You will create two PhariaAI skills and integrate them into a full-stack application:
- SQL Generation Skill: Accepts natural language questions and translates them into SQL queries using RAG and few-shot learning
- Chart Generation Skill: Takes SQL query results and generates Python visualization code
The deployed application will:
- Accept natural language questions in a chat-like input (e.g., "Show me the top 5 customers by total orders")

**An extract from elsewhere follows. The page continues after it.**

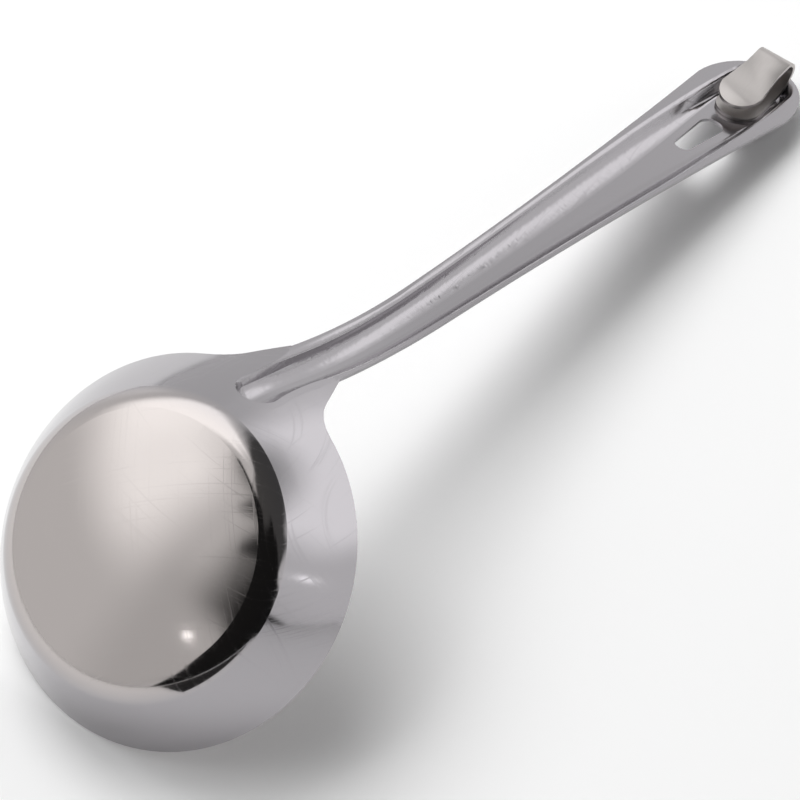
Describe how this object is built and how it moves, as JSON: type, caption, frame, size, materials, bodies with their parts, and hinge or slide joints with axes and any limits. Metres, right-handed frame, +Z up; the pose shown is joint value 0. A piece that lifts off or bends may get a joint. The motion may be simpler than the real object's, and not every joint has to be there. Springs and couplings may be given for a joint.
{
  "type": "soup ladle",
  "caption": "Soup ladle of pressed steel sheet: a round shallow bowl, a channelled handle leaning up from its rim, a hanging hole and a bent hook at the handle's end.",
  "frame": {"origin": "middle of the ladle's box on the floor, with the ladle face down on its far rim and its handle's end", "axes": "+X towards the handle's end, +Z up, +Y across the ladle, whose halves mirror each other about y = 0"},
  "size_m": [0.2762, 0.09, 0.0624],
  "materials": {
    "polished_steel": "polished stainless steel with fine random scratches",
    "satin_steel": "satin stainless steel with polished edges",
    "weld_steel": "plain fused steel, hidden between the sheets"
  },
  "bodies": {
    "root": {"bowl": "polished_steel", "handle": "polished_steel", "hanging_hook": "satin_steel", "neck_spot_welds": "weld_steel", "hook_spot_welds": "weld_steel"}
  },
  "joints": []
}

- Translate questions into SQL queries using your SQL generation skill
- Execute SQL queries against the Northwind database
- Display results in a user-friendly table format
- Generate interactive charts from the data using your chart generation skill
- Be accessible as a custom application inside Pharia Assistant
Key Challenge: Accurately translate diverse natural language queries into correct SQL statements and generate appropriate visualizations, handling various query complexities from simple selections to complex joins and aggregations.
Deliverables
- A functioning SQL generation skill that generates valid SQL queries
- Benchmarked SQL skill demonstrating >70% accuracy on the provided test set
- A functioning chart generation skill that creates visualization code for 5 chart types
- Both skills deployed to PhariaKernel and integrated with the backend
- Complete application deployed and accessible in Pharia Assistant
- Present your solution at the end of the workshop
Tools & Data Provided
- Document Index Collection: 1000+ curated question/SQL pairs ready for few-shot learning (namespace:
Studio, collection:text-to-sql-examples, index=asym-1024) - Database: Classic Northwind database (SQLite3) simulating an e-commerce dataset
- Test Dataset: 100+ curated test examples with 5 different database schemas for evaluation in
skill/evaluation/test-data/test_split.json - Database Schemas: Schema files for benchmarking databases in
skill/evaluation/test-data/ - Database Service:
db_service.pyfor schema extraction and query execution (pre-built) - Template Starter Files:
sql_generation.pyandchart_generation.pywith Input/Output models pre-defined - Pre-built Backend & Frontend: Fully functional application - you only build the two skills!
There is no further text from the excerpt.